NoCo Pinot Noir, 2010 California, Chalone

“One of these things is not like the others…”

“one of these things just doesn’t belong…”

“…can you tell me which thing is not like the others, by the time I finish my song?”

Doesn’t everyone remember that song from Sesame Street?  As a child of the 80’s, I often find myself spontaneously remembering songs from Sesame Street and parroting them out at random times.  (exhibit B: “one!  two!…. AH-AH-AH!!”)  The only KEY to this time is that this wine definitely DOES BELONG!  But it’s not like the others!  And by others, I mean so many other California Pinot Noirs out there in the market.  And for this, I applaud it.  And love it.

So the NoCo label is owned by two hella’ cool dudes that also own LIOCO wines.  I’ve written about their Sonoma Coast Chardonnay (remains gorgeous with every vintage) and their microscopically produced (and alas- not to be made again) Pinot Blanc in past posts.  Without going in to too much detail, they focus on site-specific, non-interventionalist winemaking- AKA, they like to let the grapes be themselves and reflect from whence they come, rather than trying to make them into something else.  You could also call that terroir, if you wanted to be fancy.

Back to my point; here’s why I like this wine, in a nutshell: it’s unique AND delicious!  It’s bright, radiant and really pops more than most Cali Pinots I taste in an average week, or month.  It is sort of a palate/mind-expander.  This is crucial, in my opinion, if you’re gonna be a wine nerd.  You have to periodically taste things that stretch and expand your palate’s ability to recognize flavors.  I believe there’s some science behind that, actually.  Remember how when you were a kid you hated beets? (or insert some other food you hated as a kid).  And then one day you tried them when you were in your 20’s and you realized they were delicious?  It’s because your taste buds mature, and become more responsive to different tastes as you get older.  Same is true of wine.  When you first start drinking reds, you might find too much tannin to be, literally, offensive to your taste buds.  But just keep drinkin’, folks.  As your buds get used to tannins, they won’t offend as much.  Then you’ll start to like them.  Of course, it’s always possible that you just don’t like some things, and never will- but the important thing is to keep trying!  Plus, it’s fun.

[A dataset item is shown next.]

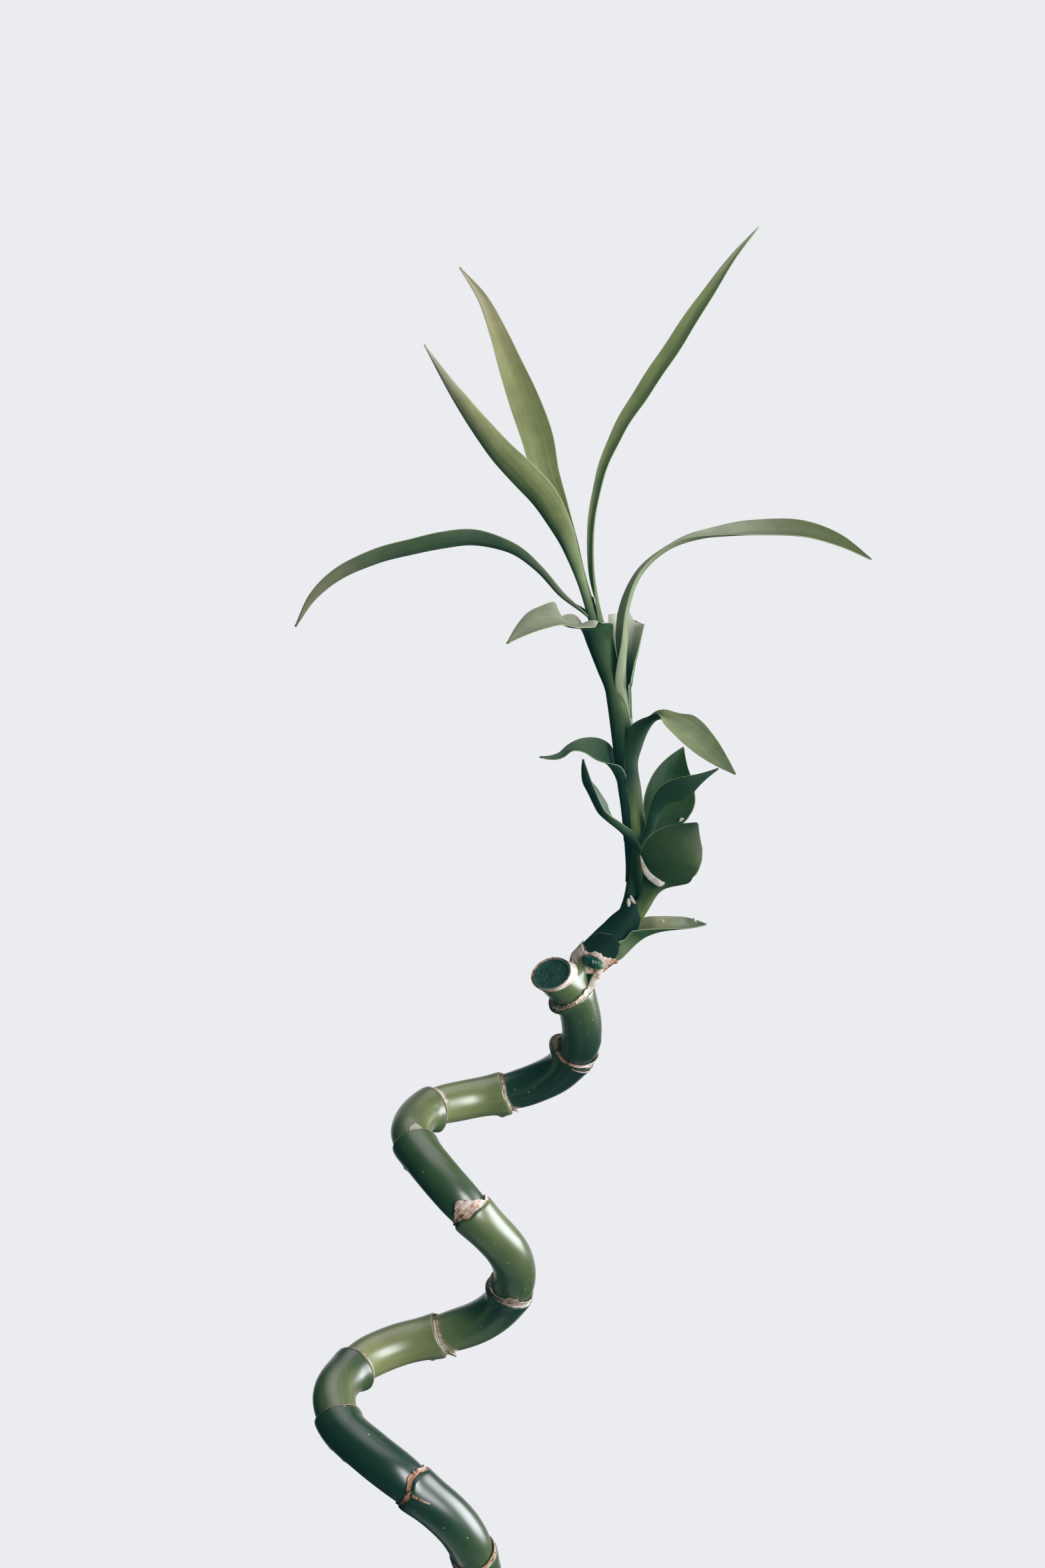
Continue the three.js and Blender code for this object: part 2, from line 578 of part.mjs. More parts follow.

But let’s move back to the wine itself.  It has a very bright, tangy and pronounced palate of pomegranate, redcurrant, sour cherry, black tea, five spice, rhubarb, orange peel, and a touch of flintiness and cherry pits.  Finishes with a push of minerality, a bit of soft fruit, girly flowers, and a pleasant ZING of acid- it’s low in alcohol at just 13.5%.  It’s a truly fantastic representation of the Chalone AVA- which is a unique little spot.  High in elevation, with soil rich with limestone and granite, the grapey grapes come of age in low humidity and intense bouts of unfiltered sunlight.  This really comes across in this wine, because there is a definitive quality of purity and unrestrained clarity in this juice.  I would even go so far as to say this wine is verging on the precipice of genius, and at the forefront of what it means to make wine and appreciate wine.  Feel free to disagree with me; but I gave that a lot of thought and I stand by it.

This juice is currently by the glass at Cellar, or you can stop in and buy a bottle to take home for $21.  I also heard Noah over at Sam’s Fine Wine & Spirits in Lexington is holding onto some, if you’re from that side of town.  Oh, and this wine also got 89 Points from Stephen Tanzer’s International Wine Cellar!  Woop woop!  Get you some!

Oh and go Gamecocks.  or whatever.  I’m over it.